Example parameters (calibrated to late-2025/early-2026 market moves):
- MemoryPremium_mean = 0.25 (25% premium)
- MemoryPremium_std = 0.15 (15% volatility)
Run 10,000 Monte Carlo samples to produce a distribution of TotalHardwareCost and derive 50th/90th percentile TCOs. This gives procurement teams defensible ranges to budget against. For concrete examples of applying these volatility models in product domains impacted by chip squeezes, see consumer-focused analysis like the AI chip squeeze buying guide.
Capacity planning and GPU demand forecasting
Accurate capacity planning starts at the model and pipeline level. Use these techniques:
- Task-level profiling: measure GPU-hours per training run, memory footprint, and preferred GPU family (A100, H100, etc.).
- Seasonal multipliers: model spikes for product launches, research sprints, or retraining cycles.
- Concurrency models: plan for simultaneous hyperparameter searches and batch inference windows.
From those inputs, derive peak concurrent GPUs and sustainable baseline capacity. Plan on-prem purchases to satisfy baseline+buffer and use cloud for burst capacity. Instrumentation and observability are critical — see observability playbooks for recommended telemetry.
Cloud vs on‑prem tradeoffs — what to include in the comparison
When comparing cloud to on-prem, don’t just compare hourly rates. Include:
- Amortized CAPEX (including memory premium)
- Utilization assumptions (real-world utilization is often 40–60% on-prem)
- Operational staff and facilities costs
- Flexibility value — ability to scale up for product launches
- Procurement lead times and supply-chain risk
- Vendor discounts and committed usage
Key break-even metric:
BreakEvenUtilization = (AnnualizedCAPEX + Operational_OPEX) / (AnnualCloudCostEquivalent)

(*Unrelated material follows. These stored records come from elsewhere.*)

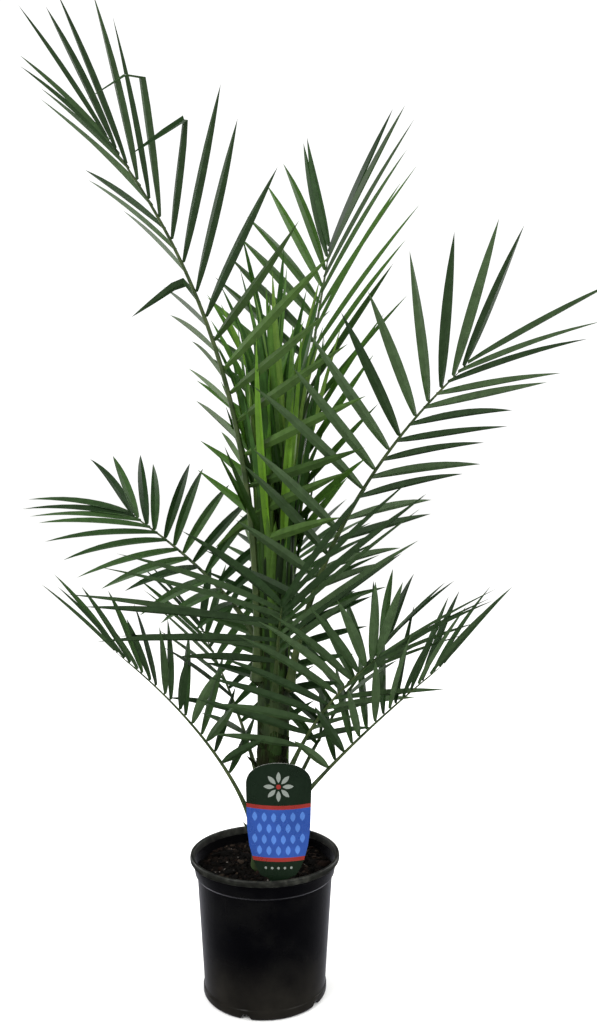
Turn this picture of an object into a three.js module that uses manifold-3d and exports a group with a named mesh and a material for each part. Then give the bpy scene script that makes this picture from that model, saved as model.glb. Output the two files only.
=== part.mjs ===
// A young date palm in a black nursery pot. Millimetres, +Z up.
// The origin is the centre of the pot's flat underside.
import * as THREE from 'three';
import { mergeVertices } from 'three/addons/utils/BufferGeometryUtils.js';
import Module from 'manifold-3d';

const wasm = await Module();
wasm.setup();
const { Manifold, Mesh } = wasm;

// ---------------------------------------------------------------- driving dimensions
const CLEAR = 0.35; // gap left where one piece is cut to the shape of its neighbour
const LEAST_GAP = 0.3; // no two pieces come nearer than this

const POT_HEIGHT = 187;
const RIM_RADIUS = 100;
const WALL_TOP_RADIUS = 90; // outside, just under the collar
const WALL_FOOT_RADIUS = 81; // outside, just above the foot band
const WALL = 2;
const COLLAR_HEIGHT = 26;
const FOOT_HEIGHT = 13;
const FOOT_FLARE = 1.4; // how far the foot band stands out of the wall
const FLOOR = 2.5;
const CHANNEL = { inner: 58, outer: 74, rise: 4 }; // raised ring in the floor that holds the drain holes
const POT_SIDES = 36;
const DRAIN = { count: 8, radius: 5 };
const FOOT_ARCH = { count: 5, radius: 6, first: 254 }; // half-round notches in the foot band, degrees

const SOIL_Z = 168;

const STEM = {
  foot: [8, 0],
  top: [14, 0],
  z0: SOIL_Z + CLEAR,
  z1: 520,
  flare: 27,
  middle: 21.5,
  tip: 15.5,
  sides: 14,
};

const TAG = { x: 20, y: -76, lean: 10, top: 332, stake: 38, thick: 1.6, bow: 75 };

const RIB_STEPS = 48; // steps of the growth rule along one frond
const RIB_SKIP = 3; // one section of the solid in so many steps
const ROOT_DEPTH = 0.6; // how far past the rib's axis a leaflet is rooted, as a share of the rib's half width
const BELLY = 0.38; // where along a leaflet it is widest
const LEAF_THICK = 0.012; // thickness of a leaflet as a share of its length
const FOLD_REST = 0.34; // what hangs beyond the bend of a folded leaflet, as a share of its length

// Tries, in degrees, that a leaflet makes before it is left out: change of spread, change of raise.
const NUDGES = [[0, 0], [0, 8], [0, -8], [6, 0], [-6, 0], [6, 12], [-6, 12], [6, -14], [-6, -14]];

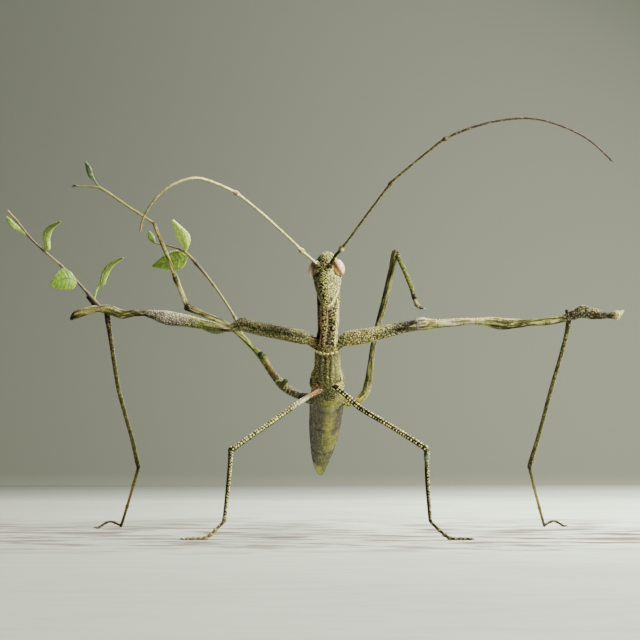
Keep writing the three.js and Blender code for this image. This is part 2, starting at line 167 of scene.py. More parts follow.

Calculate the utilization rate where on-prem cost per GPU-hour equals cloud blended rate. If your forecasted utilization is below that point, cloud wins; above, on-prem can be cheaper — unless memory premiums make hardware so expensive that break-even shifts upward.
Spot instances and resource pooling — quantified strategies
Spot/pooled resources can dramatically reduce TCO if modeled correctly.
Resource pooling model
Create a shared GPU pool across teams with a centralized scheduler. Benefits include higher utilization and fewer idle nodes. Key considerations:
- Chargeback model: internal pricing per GPU-hour or per unit of work to incentivize reclaiming resources.
- Priority tiers: reserved capacity for critical workloads with the rest offered as spot to lower-priority jobs.
- SLA accounting: model the cost of missed SLAs for critical jobs vs savings from pooling. For examples of operational cost-control and orchestration, see observability & cost control.
Spot pricing strategy
Model spot availability as a function of time and region. Include two cost elements:
- Direct cost savings: spot_rate << on_demand_rate
- Indirect costs: increased developer time, checkpointing, requeue delays
Quantify the net saving per GPU-hour from spot by subtracting expected preemption overhead. If net savings exceed engineering costs and SLA penalties, adopt spot for those workloads. A practical rollout often starts with a small pilot (20–30% spot for noncritical batch workloads) and feeds metrics back into the TCO model. Use lean audits like the one-page audit to prioritize pilot candidates.
In our 2025–26 client engagements, blending 60% spot for noncritical batch workloads and a 20% committed reserved capacity for baseline demand lowered blended GPU cost per hour by 40% while keeping SLAs intact.
Worked example: 3-year TCO comparison (numbers simplified)
Below is a stripped-down example you can replicate. Assumptions:
- GPUs required (baseline): 200 GPU-equivalents
- Annual GPU-hours demand: 1,051,200 (200 GPUs * 24 * 365 * 0.6 utilization)
- HardwareCost_base per GPU node: $15,000 (ex-memory)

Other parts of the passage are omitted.